José Padilha - Bus 174 (Brasilien 2002)
José Padilhas erster Kinofilm, eine reife Leistung, ein
erschütterndes Dokument. Der Inhalt: Im Juni 2000 kidnappt ein junger
Mann einen Linienbus in Rio de Janeiro. Über 4 ½ Stunden ist die
Entführung landesweit im Fernsehen hautnah zu verfolgen, noch bis heute
ist der Vorfall kontroverses Gesprächsthema. Padilha hat seinen knapp
2-stündigen Dokumentarfilm in zwei parallel erzählte
Erzählstränge unterteilt. Zunächst wird der Background des
Kidnappers beleuchtet, der als kleiner Junge hilflos zusehen musste, wie
drei Männer seine Mutter brutal niederstechen und töten. Seither
ist der Junge offensichtlich traumatisiert, beginnt eine Kariere als
Straßenkind, landet in den menschenunwürdigen Gefängnissen
Rios, versucht immer wieder verzweifelt auszubrechen aus dem
verhängnisvollen Kreislauf aus Gewalt, Drogen und Kriminalität.
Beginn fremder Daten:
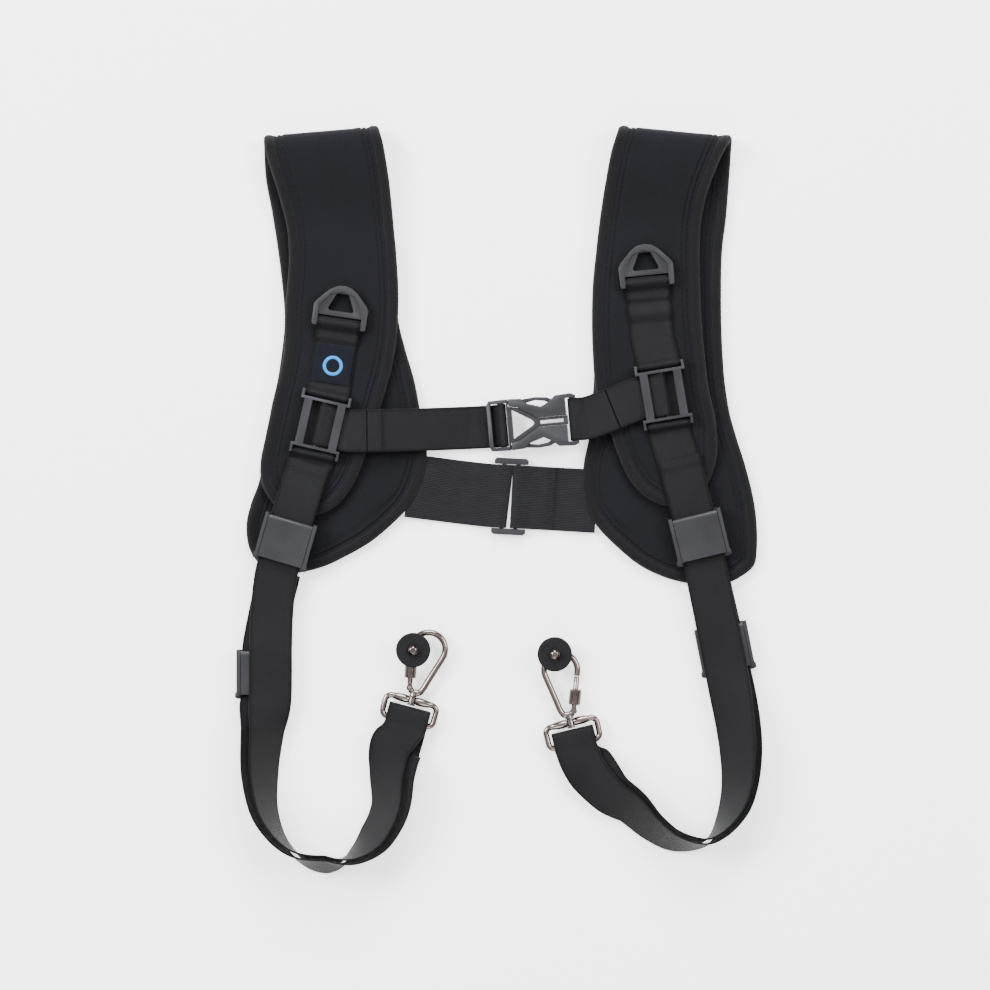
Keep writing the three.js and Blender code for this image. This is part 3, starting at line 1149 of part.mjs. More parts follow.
// Carabiners. Their own origin is the middle of the swivel's barrel, the gate on the left.
const HINGE = at(-HOOK_HINGE_SIDE, HOOK_HINGE_HEIGHT);
const arcCentre = at(HOOK_ARC_SIDE, HOOK_ARC_HEIGHT);
const onArc = (angle) => arcCentre.clone().add(at(
  HOOK_ARC_RADIUS * Math.cos(radians(angle)), HOOK_ARC_RADIUS * Math.sin(radians(angle)),
));
const NOSE_TOP = onArc(180 + GATE_LEAN);
const GATE_LINE = NOSE_TOP.clone().sub(HINGE).normalize();
const NOSE_END = NOSE_TOP.clone().addScaledVector(GATE_LINE, -NOSE_STRAIGHT);
const GATE_END = NOSE_END.clone().addScaledVector(GATE_LINE, -CLEARANCE - 0.1);
const TONGUE_RADIUS = 2.3;
const PIN_RADIUS = 0.8;
const CHEEK_FACE = TONGUE_THICKNESS / 2 + CLEARANCE;

const zBar = (place, radius, from, to, sides = 12) => (
  bar(at(place.x, place.y, from), at(place.x, place.y, to), radius, sides)
);

function carabiner(lean) {
  const arc = [];
  for (let angle = -SPINE_LEAN; angle <= 180 + GATE_LEAN; angle += 15) arc.push(onArc(angle));
  const foot = at(0, HOOK_FOOT);
  const points = [
    HINGE.clone(), at(-0.45 * HOOK_HINGE_SIDE, HOOK_FOOT + 0.4), foot,
    at(0.8 * HOOK_HINGE_SIDE, HOOK_FOOT + 0.5), at(1.3 * HOOK_HINGE_SIDE, HOOK_FOOT + 3.4),
    ...arc, NOSE_END,
  ];
  const fork = zBar(HINGE, TONGUE_RADIUS, -HOOK_WIRE_RADIUS, HOOK_WIRE_RADIUS);
  const slot = box(
    HINGE.x - 5, HINGE.x + TONGUE_RADIUS + 0.5, HINGE.y - TONGUE_RADIUS - 0.5, HINGE.y + 5,
    -CHEEK_FACE, CHEEK_FACE,
  );
  const pin = zBar(HINGE, PIN_RADIUS, -HOOK_WIRE_RADIUS + 0.2, HOOK_WIRE_RADIUS - 0.2, 8);
  const hook = join(wire(points, HOOK_WIRE_RADIUS), fork).subtract(solidOf(slot)).add(solidOf(pin));
  const leaning = geometryOf(hook)
    .translate(0, -HOOK_FOOT, 0)
    .rotateZ(radians(lean))
    .translate(0, HOOK_FOOT, 0);
  const headTop = -SWIVEL_BARREL_REACH - CLEARANCE;
  const post = bar(at(0, headTop - 0.5), at(0, HOOK_FOOT), POST_RADIUS);
  const head = bar(at(0, headTop - POST_HEAD), at(0, headTop), POST_HEAD_RADIUS);
  const collar = bar(at(0, SWIVEL_BARREL_REACH + CLEARANCE), at(0, HOOK_FOOT), POST_HEAD_RADIUS);
  return geometryOf(join(leaning, post, head, collar));
}

// A gate and its sleeve, drawn up their own Y from the hinge.
const GATE_LENGTH = GATE_END.distanceTo(HINGE);
function gate() {
  const tongue = bar(at(0, 0, -TONGUE_THICKNESS / 2), at(0, 0, TONGUE_THICKNESS / 2), TONGUE_RADIUS);
  const neck = box(-GATE_RADIUS + 0.3, GATE_RADIUS - 0.3, 0, 4, -TONGUE_THICKNESS / 2, TONGUE_THICKNESS / 2);
  const body = bar(at(0, TONGUE_RADIUS + CLEARANCE + 0.6), at(0, GATE_LENGTH), GATE_RADIUS);
  const hole = bar(at(0, 0, -3), at(0, 0, 3), PIN_RADIUS + CLEARANCE, 8);
  return geometryOf(join(tongue, neck, body).subtract(solidOf(hole)));
}

function lockSleeve() {
  const outer = bar(at(0, -SLEEVE_LENGTH / 2), at(0, SLEEVE_LENGTH / 2), SLEEVE_RADIUS, 16);
  const bore = bar(at(0, -SLEEVE_LENGTH), at(0, SLEEVE_LENGTH), SLEEVE_BORE, 16);
  return geometryOf(solidOf(outer).subtract(solidOf(bore)));
}

// Discs and screws: the screw's plate lies under the disc and hangs on the hook's wire by an eye.
const PLATE_FOOT = EYE_RADIUS - 0.5;
const DISC_FOOT = PLATE_FOOT + SCREW_PLATE + CLEARANCE;

function rubberDisc() {
  const disc = bar(at(0, 0, 0), at(0, 0, DISC_THICKNESS), DISC_RADIUS, 24);
  const hole = bar(at(0, 0, -1), at(0, 0, DISC_THICKNESS + 1), SCREW_RADIUS + 1.4 * CLEARANCE, 12);
  return geometryOf(solidOf(disc).subtract(solidOf(hole)));
}

function cameraScrew(mirror, offset, angle) {
  const plate = zBar(offset, SCREW_PLATE_RADIUS, PLATE_FOOT, PLATE_FOOT + SCREW_PLATE, 16);
  const screw = zBar(offset, SCREW_RADIUS, PLATE_FOOT, DISC_FOOT + DISC_THICKNESS + SCREW_ABOVE_DISC);
  const ring = bar(at(0, -EYE_WIDTH / 2), at(0, EYE_WIDTH / 2), EYE_RADIUS, 12);
  const hole = bar(at(0, -EYE_WIDTH), at(0, EYE_WIDTH), EYE_RADIUS - EYE_WALL, 12);
  const eye = geometryOf(solidOf(ring).subtract(solidOf(hole)));
  const place = onArc(angle);
  eye.rotateZ(radians(angle) * mirror).translate(place.x * mirror, place.y, 0);
  return geometryOf(join(plate, screw, eye));
}

const CLUSTERS = [
  {
    side: 'left', swivel: LEFT_SWIVEL, mirror: 1,
    disc: LEFT_DISC_OFFSET, eye: LEFT_EYE_ANGLE, sleeve: LEFT_SLEEVE_AT,
  },
  {
    side: 'right', swivel: RIGHT_SWIVEL, mirror: -1,
    disc: RIGHT_DISC_OFFSET, eye: RIGHT_EYE_ANGLE, sleeve: RIGHT_SLEEVE_AT,
  },
];

// Turned over about its own Y, which puts the gate on the right.
function turned(geometry, mirror) {
  return mirror > 0 ? geometry : geometry.rotateY(Math.PI);
}

CLUSTERS.forEach(({ side, swivel, mirror, disc, eye, sleeve }) => {
  const ring = swivelMatrix(swivel);
  const hook = ring.clone().multiply(new THREE.Matrix4().makeTranslation(0, LOWER_BAR, 0));
  const lean = new THREE.Matrix4().makeTranslation(0, HOOK_FOOT, 0)
    .multiply(new THREE.Matrix4().makeRotationZ(radians(swivel.lean)))
    .multiply(new THREE.Matrix4().makeTranslation(0, -HOOK_FOOT, 0));
  const leaning = hook.clone().multiply(lean);
  addPiece(`${side}_swivel_ring`, swivelRing(), GUNMETAL, ring);
  addPiece(`${side}_carabiner`, turned(carabiner(mirror * swivel.lean), mirror), GUNMETAL, hook);
  const line = new THREE.Matrix4().makeRotationZ(Math.atan2(-GATE_LINE.x, GATE_LINE.y) * mirror)
    .setPosition(HINGE.x * mirror, HINGE.y, 0);
  const gateMatrix = leaning.clone().multiply(line);
  addPiece(`${side}_gate`, gate(), GUNMETAL, gateMatrix);
  const sleeveMatrix = gateMatrix.clone().multiply(new THREE.Matrix4().makeTranslation(0, sleeve, 0));
  addPiece(`${side}_lock_sleeve`, lockSleeve(), GUNMETAL, sleeveMatrix);
  const place = at(disc.side * mirror, disc.up);
  const discPlace = new THREE.Matrix4().makeTranslation(place.x, place.y, DISC_FOOT);
  const discMatrix = leaning.clone().multiply(discPlace);
  addPiece(`${side}_rubber_disc`, rubberDisc(), RUBBER, discMatrix);
  addPiece(`${side}_camera_screw`, cameraScrew(mirror, place, eye), GUNMETAL, leaning);
});

// The bottom of the whole box is the surface it lies on, its middle the origin
harness.updateMatrixWorld(true);
const extent = new THREE.Box3().setFromObject(harness);
const middle = extent.getCenter(new THREE.Vector3());
harness.children.forEach((mesh) => mesh.position.sub(at(middle.x, middle.y, extent.min.z)));

export default harness;
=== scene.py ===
import json
import math

import bmesh
import bpy
import numpy as np
from mathutils import Matrix, Vector

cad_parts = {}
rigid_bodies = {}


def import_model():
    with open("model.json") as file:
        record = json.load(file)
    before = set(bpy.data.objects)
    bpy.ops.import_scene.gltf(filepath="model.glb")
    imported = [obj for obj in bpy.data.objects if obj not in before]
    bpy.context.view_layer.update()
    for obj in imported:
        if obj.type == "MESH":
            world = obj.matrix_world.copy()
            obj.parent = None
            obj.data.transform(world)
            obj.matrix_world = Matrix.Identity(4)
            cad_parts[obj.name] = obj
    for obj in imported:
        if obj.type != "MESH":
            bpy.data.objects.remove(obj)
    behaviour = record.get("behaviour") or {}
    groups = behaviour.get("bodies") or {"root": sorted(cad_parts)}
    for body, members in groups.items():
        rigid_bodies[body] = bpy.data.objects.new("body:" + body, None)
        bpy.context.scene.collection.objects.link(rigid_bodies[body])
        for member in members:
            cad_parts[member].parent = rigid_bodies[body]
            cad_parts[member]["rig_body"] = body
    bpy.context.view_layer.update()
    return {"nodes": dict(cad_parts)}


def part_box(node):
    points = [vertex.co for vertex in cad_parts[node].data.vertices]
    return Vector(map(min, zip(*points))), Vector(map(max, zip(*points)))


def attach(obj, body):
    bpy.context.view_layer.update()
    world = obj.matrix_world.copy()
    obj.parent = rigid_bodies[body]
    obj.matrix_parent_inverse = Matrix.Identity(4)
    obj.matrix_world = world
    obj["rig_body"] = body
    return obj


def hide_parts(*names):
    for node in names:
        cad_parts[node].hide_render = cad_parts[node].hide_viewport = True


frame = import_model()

MM = 0.001

# Sizes in millimetres, as the solids have them
CLEARANCE = 0.3
PADS_APART = 248
FOLD_TOP = 258
PAD_WIDTH = 78
FRONT_LEAF = 271.6
BACK_LEAF = 311.5
PANEL_THICKNESS = 5.2
PANEL_EDGE = 3.6
BEAD_HEIGHT = 6
FOLD_RADIUS = 7
FOLD_RUN = 62
FOLD_SLOPE = 0.09
SLOPE_REACH = 0.45
STRAP_WIDTH = 30
STRAP_THICKNESS = 1.3
ELASTIC_WIDTH = 44.5
ELASTIC_THICKNESS = 1.4
STRAP_DROP = 235
STRAP_SPREAD = 85
RING_BAR = 2.1
LOOP_TUCK = 11
LADDER_LENGTH = 35.4
LADDER_ROLL = 1.4
LADDER_POST = 1.1
LADDER_POST_SHIFT = 0.5
BUCKLE_LENGTH = 62.6
BUCKLE_BAR = 2.1
MALE_RAIL = 2.7
BUCKLE = {"x": 23.8, "y": 53, "level": 10.6, "turn": 5, "tilt": 5.5}
SLIDER = {"x": 7.9, "y": 1.4, "turn": -3}
SLIDER_BAR = 1.5
SLIDER_WEDGE = 3.4
CHEST_TAB = 33
CHEST_EDGE = 40
CHEST_FLOOR = 1.2
RIGHT_CHEST_DROP = 9.5
PATCH_FROM_RING = 28.8
PATCH_SIZE = 27

SWIVEL_WIDTH = 41
SWIVEL_HEIGHT = 19.5
SWIVEL_LEVEL = 6
WIRE = 2.1
BOSS = 3.2
BOSS_REACH = 2.3
POST = 1.7
POST_HEAD_RADIUS = 3
POST_HEAD = 1.2
HOOK_WIRE = 2.3
HOOK_ARC = 11.7
HOOK_ARC_MIDDLE = (1.8, 37.5)
HOOK_FOOT = 5.6
HINGE = (-4.0, 8.0)
GATE_LEAN = 12
SPINE_LEAN = 18
NOSE_STRAIGHT = 3
GATE_WIRE = 2
TONGUE = 1.6
TONGUE_RADIUS = 2.3
HINGE_PIN = 0.8
SLEEVE_LENGTH = 11
SLEEVE_RADIUS = 4.1
SLEEVE_BORE = 2.75
DISC_RADIUS = 12.1
DISC_THICKNESS = 4
SCREW_RADIUS = 3.1
SCREW_PLATE_RADIUS = 8.5
SCREW_PLATE = 1.4
SCREW_ABOVE_DISC = 5
EYE_RADIUS = 5
EYE_WALL = 1.8
EYE_WIDTH = 2.2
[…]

Dann kümmert sich Padilha ausführlich um die Entführung selbst,
um die Rolle der Polizei, die auf ganzer Linie versagt, zurückgehalten
von Entscheidungsträgern in der Politik. Vor den Kameras darf kein Blut
fließen, die Lage entwickelt sich immer deutlicher zur einer ausweglosen
Situation. Beinahe endlos malträtiert Padilha den Zuschauern mit den
Originalbildern der Entführung, mit dem finalen Schusswechsel, als der
Entführer mit einer Geisel den Bus verlässt, von einem Polizisten
attackiert wird, im Chaos die Geisel tödlich getroffen wird. Der Täter
bleibt unverletzt. Die Polizei kann ihn vor der Lynchjustiz schützen
und in Sicherheit bringen. Außerhalb der Reichweite der Fernsehkameras,
wird er von den Polizisten mit Schlägen traktiert und erliegt seinen
Verletzungen. Padilha operiert mit Blow ups des Originalmaterials,
bringt Weggefährten des Entführers vor die Kamera, gewährt
uns Einblick in die Gefängniszelle, aus der er ausbrach. Immer wieder
zeigt uns die Vogelperspektive die Stadt aus der Luft, die Favelas, die sich
bis zum Horizont erstrecken, die Straßenschluchten, den geweißten
Beton, der sich an die Hügel klammert. Für die Straßenkinder
hört an den blauen Rändern, am Pazifik, die Welt auf. Die meisten
von ihnen sterben, ohne etwas anderes gesehen zu haben.